First, Coinbase has been in business since 2012. That’s close to a decade for those counting. It is entirely possible that Coinbase has almost as much legacy code as your common securities broker, and that the current architecture simply does not scale any further. With this, we give Coinbase management the benefit of the doubt, essentially saying that they are fully aware of the problem and want to fix it, but cannot. So you either re-build or buy.

If you start up an exchange today, you would go buy a matching engine and associated infrastructure from any number of vendors. For example, our friends at Archax, the London-based security token exchange, have chosen the Aquis matching engine and surveillance tools for their platform.

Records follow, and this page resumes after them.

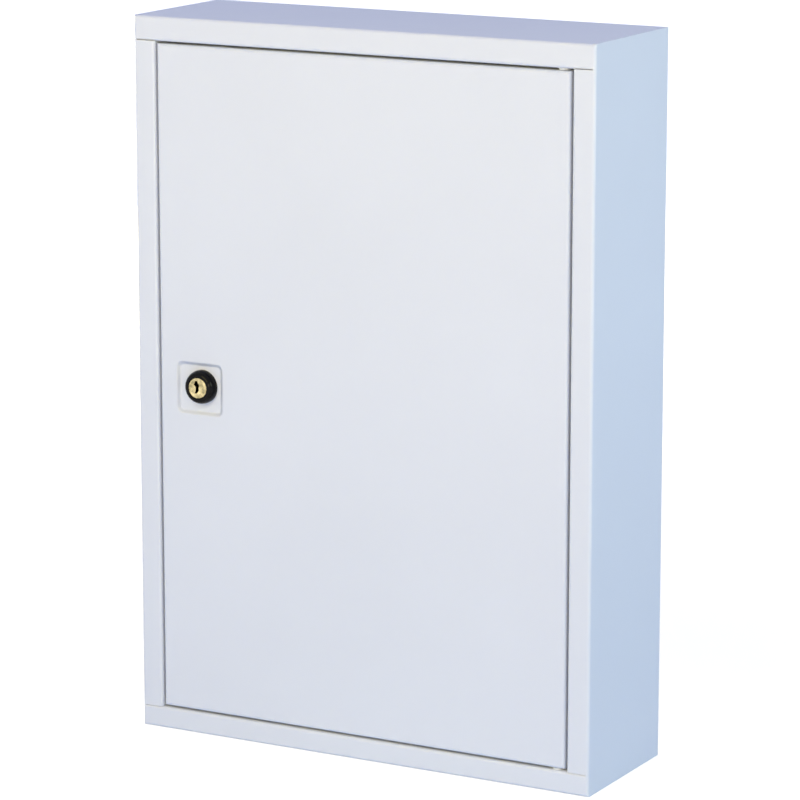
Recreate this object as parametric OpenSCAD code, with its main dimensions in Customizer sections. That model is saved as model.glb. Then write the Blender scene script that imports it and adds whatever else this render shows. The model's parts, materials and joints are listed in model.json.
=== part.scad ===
// Wall cabinet for medicines: folded steel carcass, inset steel door on hidden pivot pins, cam lock.
// X runs across the front, Y runs from the front to the wall, Z runs up.
// The origin is the centre of the underside.

/* [Cabinet] */
// Width of the cabinet
cab_w = 320; // [260:5:400]
// Height of the cabinet
cab_h = 460; // [400:5:600]
// Depth from the front face to the wall
cab_d = 100; // [90:5:160]
// Thickness of the folded steel sheet
sheet = 1; // [0.8:0.1:1.2]
// Outer radius of the folded edges
bend_r = 2; // [1.6:0.1:2.2]
// Depth of the edges turned forward round the back panel
back_edge = 10; // [6:1:15]

/* [Front frame] */
// Width of the frame at each side of the door
stile_w = 15; // [14:0.5:20]
// Height of the frame above the door
head_h = 15.5; // [14:0.5:20]
// Height of the frame below the door
sill_h = 14; // [12:0.5:20]
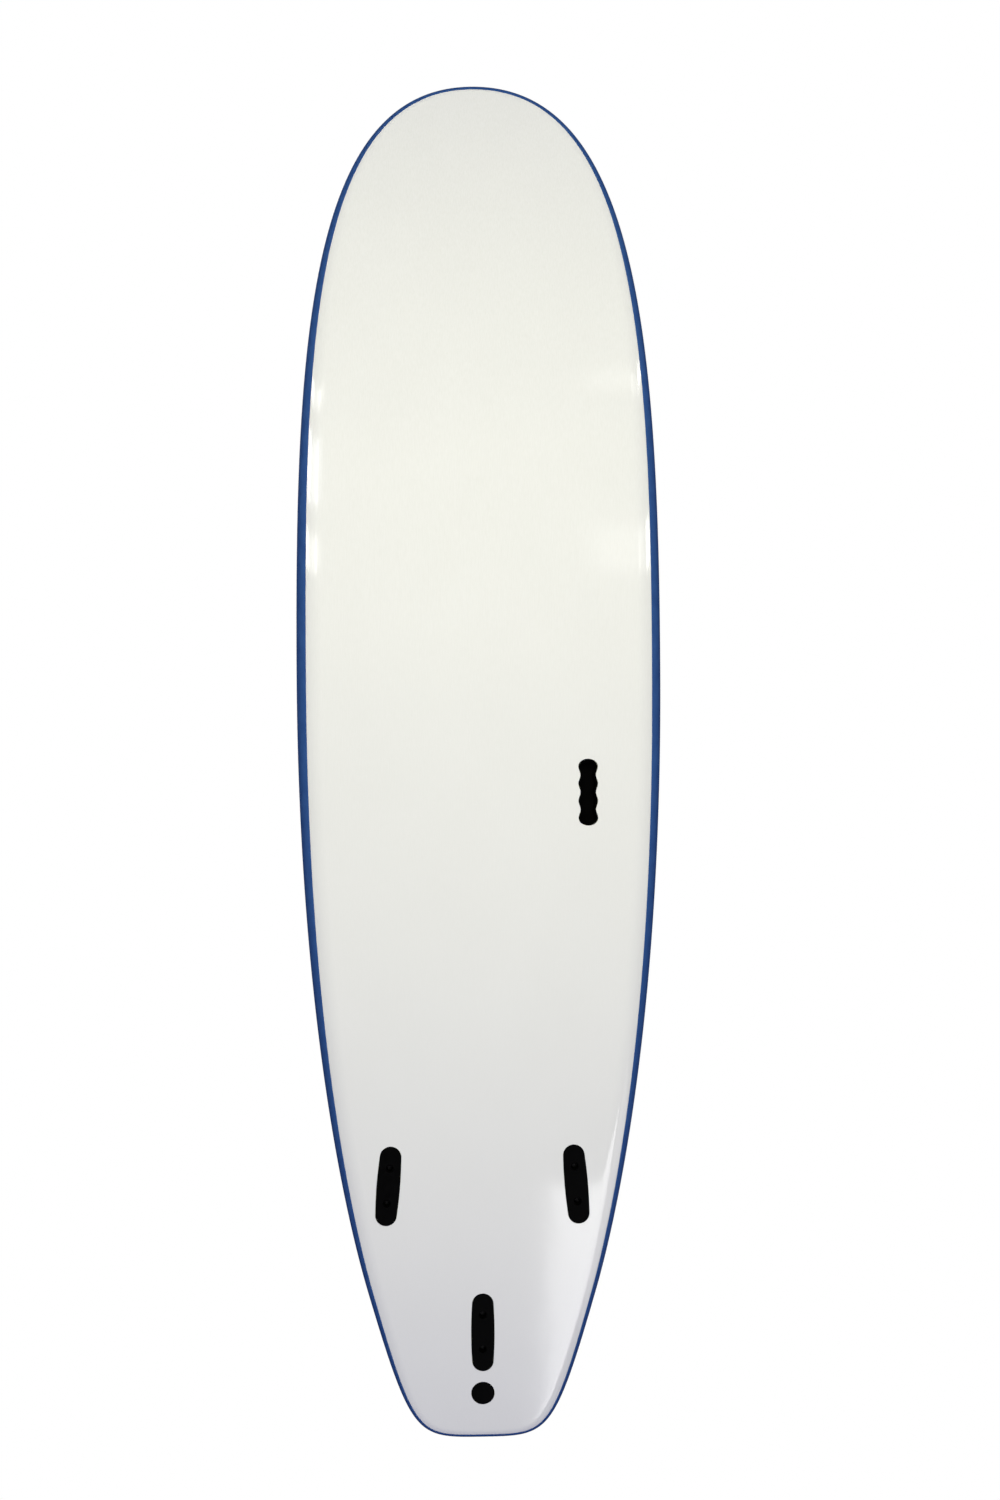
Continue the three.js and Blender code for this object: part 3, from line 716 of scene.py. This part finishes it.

Second, if we assume that the Coinbase infrastructure is scalable from a software architecture perspective, or has been re-factored/re-built to be fit-for-purpose, then the infrastructure (compute, storage, networks) need to able to scale up and down rapidly, given the nature of the crypto markets.

Following Amazon Web Services’ (AWS) Well-Architected Framework, and its five pillars (Operational Excellence, Security, Reliability, Performance Efficiency, and Cost Optimization), you might be surprised to read as one of the design principles:

Stop guessing capacity

That’s right. One should design the systems such that they scale automatically, and one does not have to run a capacity program to monitor and adjust capacity manually, like we old hands used to do. This is clearly not what is happening at Coinbase.

“Stop guessing capacity: A common cause of failure in on-premises workloads is resource saturation, when the demands placed on a workload exceed the capacity of that workload. In the cloud, you can monitor demand and workload utilization, and automate the addition or removal of resources to maintain the optimal level to satisfy demand without over- or under-provisioning. There are still limits, but some quotas can be controlled and others can be managed.”

Come on, let’s get this done, Coinbase!